8 апреля председателем следственной комиссии был назначен генерал-адъютант граф Михаил Николаевич Муравьев, умный, властолюбивый, грубый и жестокий. Муравьев предполагал наличие широкого заговора и на первом же заседании комиссии объявил:
– Клянусь скорее лечь костьми, чем оставить неоткрытым это зло – зло не одного человека, а многих, действовавших в совокупности.
Славу усмирителя Польши следовало подкрепить весомо, и с приходом Муравьева следствие увеличило обороты. Самое главное состояло в том, что покушавшийся начал давать показания.

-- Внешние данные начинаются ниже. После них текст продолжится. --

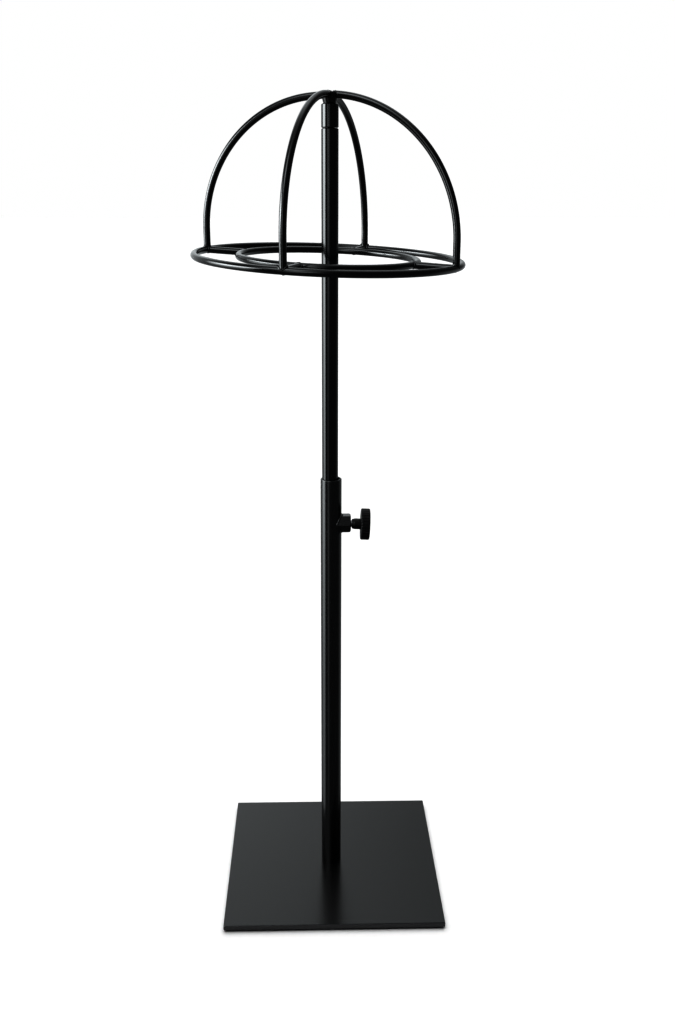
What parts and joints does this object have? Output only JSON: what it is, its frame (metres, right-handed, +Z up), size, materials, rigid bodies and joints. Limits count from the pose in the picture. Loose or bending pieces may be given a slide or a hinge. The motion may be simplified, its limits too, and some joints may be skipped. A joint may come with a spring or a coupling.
{
  "type": "helmet stand",
  "caption": "Height-adjustable helmet stand: a domed wire cage on a telescopic pole with a clamp knob, above a thin square base plate.",
  "frame": {"origin": "on the table, on the axis of the lower tube", "axes": "+Z up along the pole, +X towards the clamp knob, +Y to the back"},
  "size_m": [0.1955, 0.1954, 0.6149],
  "materials": {
    "powder_coat": "satin black powder coat",
    "gloss_coat": "semi-gloss black coat",
    "wire_coat": "semi-gloss black coat on welded wire",
    "zinc_steel": "plain zinc-plated steel",
    "knob_plastic": "matte black moulding",
    "pad_rubber": "matte rubber"
  },
  "bodies": {
    "base": {"base_plate": "powder_coat", "foot_front_left": "pad_rubber", "foot_front_right": "pad_rubber", "foot_back_left": "pad_rubber", "foot_back_right": "pad_rubber", "base_screw": "zinc_steel", "foot_plug": "zinc_steel", "lower_tube": "gloss_coat", "clamp_nut": "gloss_coat"},
    "clamp": {"clamp_screw": "zinc_steel"},
    "knob": {"clamp_knob": "knob_plastic"},
    "pole": {"upper_tube": "gloss_coat", "pole_insert": "zinc_steel", "collar_stud": "zinc_steel"},
    "cage": {"cage_collar": "gloss_coat", "crown_weld": "wire_coat", "outer_ring": "wire_coat", "inner_ring": "wire_coat", "rib_right": "wire_coat", "rib_back_right": "wire_coat", "rib_left": "wire_coat", "rib_front_left": "wire_coat", "spoke_right": "wire_coat", "spoke_back_right": "wire_coat", "spoke_left": "wire_coat", "spoke_front_left": "wire_coat"}
  },
  "joints": [
    {"name": "height_slide", "type": "slide", "parent": "base", "child": "pole", "axis": [0, 0, 1], "range_m": [-0.24, 0.02]},
    {"name": "cage_swivel", "type": "hinge", "parent": "pole", "child": "cage", "pos_m": [-0.00075, 0, 0.5906], "axis": [0, 0, 1], "continuous": true},
    {"name": "clamp_travel", "type": "slide", "parent": "base", "child": "clamp", "axis": [0.9991, 0, -0.0419], "range_m": [0, 0.003]},
    {"name": "knob_turn", "type": "hinge", "parent": "clamp", "child": "knob", "pos_m": [0.02288, 0, 0.30344], "axis": [0.9991, 0, -0.0419], "range_deg": [0, 1080]}
  ],
  "couplings": [
    {"joint": "knob_turn", "follows": "clamp_travel", "rad_per_m": 6283.2}
  ]
}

В 1864 году он был вновь зачислен студентом Казанского университета, но затем перевелся на юридический факультет Московского университета. Каракозов назвал свои московские адреса, рассказал, какие книги читал и как пришел к мысли о преступлении. Однако, вопреки уверенности Муравьева, он упорно стоял на том, что дело задумал один, и о том никто не знал.
Ишутин оказался не так стоек. Выяснилось имя Ивана Александровича Худякова, писателя, собиравшего народные сказки и песни. Оказалось, Каракозов бывал у него в свои приезды в Петербург. Худяков помогал ему деньгами.
Худяков отрицал, что знал о подготовке покушения, хотя признавал, что разговоры об этом слышал и убеждал Каракозова, что ничего из этого не выйдет.
Из обмолвки Каракозова между тем узнано было еще одно имя – доктора Кобылина…
Муравьев задумал побороть зло в зародыше. Он обрушился на всевозможные кружки и общества. Каждую ночь брали того, другого, привозили из Москвы и провинции. Но почти всех «сидельцев» пришлось отпустить – никакой вины за ними не было обнаружено.